Hensarling has refused to back down, and he's now trying to force the Senate Democrats to come to the negotiating table.
"The next step is for certain senators to realize that for this to get to the president's desk they will have to negotiate in good faith," he said. "I'm not sure everyone has awakened to that reality."
It’s familiar territory for Hensarling. His tenure as Financial Services chairman has been marked by a struggle to advance conservative economic policies that he says are critical to protect taxpayers and curtail government intervention in financial markets. He has at times let those steadfast beliefs trump pragmatism, even if it meant losing a legislative battle.
This time, he's fighting for bills that he says have broad support from Democrats as well.
Since he became chairman in 2013, the Financial Services Committee has been the spawning ground for dozens of pieces of legislation intended to scale back regulations. Amid resistance from former President Barack Obama, the Senate and the top Democrat on his committee, Rep.

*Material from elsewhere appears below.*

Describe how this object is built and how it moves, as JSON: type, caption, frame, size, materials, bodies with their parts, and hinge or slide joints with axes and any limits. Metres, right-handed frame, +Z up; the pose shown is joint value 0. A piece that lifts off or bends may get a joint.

Maxine Waters (D-Calif.), much of the legislation that Hensarling ushered through the House failed to become law.
But his deregulatory efforts "kept the fire going," said Independent Community Bankers of America President and CEO Cam Fine.
"He kept pounding the drum during the Obama administration," Fine added. "As chairman, he kept having his committee pass correction bill after correction bill after correction bill even though they didn't go anywhere in the Senate. It was a constant reminder that there were things happening that were hurting the local financial institutions."
Trump’s election changed the equation. Coupled with control of Congress, Republicans — and a coalition of willing Democrats — found their first real opportunity to revise Dodd-Frank.
Hensarling wasted little time. He drafted a sweeping deregulatory bill called the Financial CHOICE Act that the House passed in June. It failed to attract a single Democratic vote, dooming its chances of becoming law.
Late last year, Hensarling announced his plans to retire and pivoted. He began moving a raft of narrower, bipartisan bills, including pieces of the CHOICE Act, that would chip away at regulations in a more targeted fashion.
At the same time, Senate Banking Chairman Mike Crapo (R-Idaho) began ramping up talks with moderate Democrats on how to move a wide-ranging bank deregulation bill through the Senate. The negotiations, which built upon talks that had been quietly under way in the Senate for years, produced the bill the Senate passed Wednesday in a 67-31 vote. Sixteen Democrats withstood a barrage of attacks from the progressive wing of their party to help advance the legislation.
The next morning, Hensarling stood his ground. He described the Senate bill as "an important first step in getting a bill to the president's desk" and demanded that senators sit down with him at the negotiating table.
"I have spoken to the Speaker, and I am assured that S. 2155 will stay on his desk unless and until the Senate negotiates with the House," he said.
Hensarling's office has circulated a list of 30 bipartisan bills that he wants to be considered. In a press briefing Thursday, Hensarling highlighted a few of them, including proposals aimed at easing rules for "angel" investors and mergers and acquisitions brokers. In addition, he said there was language in the Senate bill that he wanted to negotiate.
Hensarling has declined to highlight that the Senate bill includes dozens of proposals that have also moved through the House — a fact that the bill's supporters are beginning to tout amid the emerging legislative stalemate.
"There's a ton of stuff," Sen. Heidi Heitkamp (D-N.D.) said Wednesday. "[National Economic Council Director] Gary Cohn was an honest broker coming back and forth saying, 'Here's the list.' A lot of what's in this bill already is stuff that has had tremendous support over in the House and the House has done a good job on."
For Hensarling, however, it's still worth pushing for a few more to be included.
"The good news is if they respect our work product there's so much more for them to choose from," he said.
A Crapo spokeswoman declined to comment Thursday on Hensarling’s request for negotiations. Democrats indicated they had no desire to expand the Senate legislation. Heitkamp said in a statement that the bill was “carefully crafted so it would maintain strong bipartisan support.”
Hensarling is insisting on negotiations even as some House Republicans have admitted publicly that the Senate was already under strain. Last month, Rep. Patrick McHenry (R-N.C.), the vice chairman of the Financial Services Committee and one of the House's top vote counters, said the Senate was "at its limit with that piece of legislation."
The rift between the House and the Senate is exposing the legislation to a fresh wave of lobbying from sectors of the finance industry dissatisfied with the bill, including large insurers, big banks and credit-reporting companies.
At the same time, Hensarling has begun to face unusually public pressure from lobbyists who want the Senate bill to become law without delay.
"We agree with Chairman Hensarling that not every single good proposal is in the bill," said Fine of the community bankers trade group. "However, we will not participate in killing a solid bipartisan bill just because it does not have everything we could want in it. We will not participate in making the perfect the enemy of the good."
A senior Trump administration official praised the House for passing bills with bipartisan support.
"There's been a lot of good policies that have been shaped in the House and Senate that are coming together in this bill," the official said. "The president has said he would sign the bill."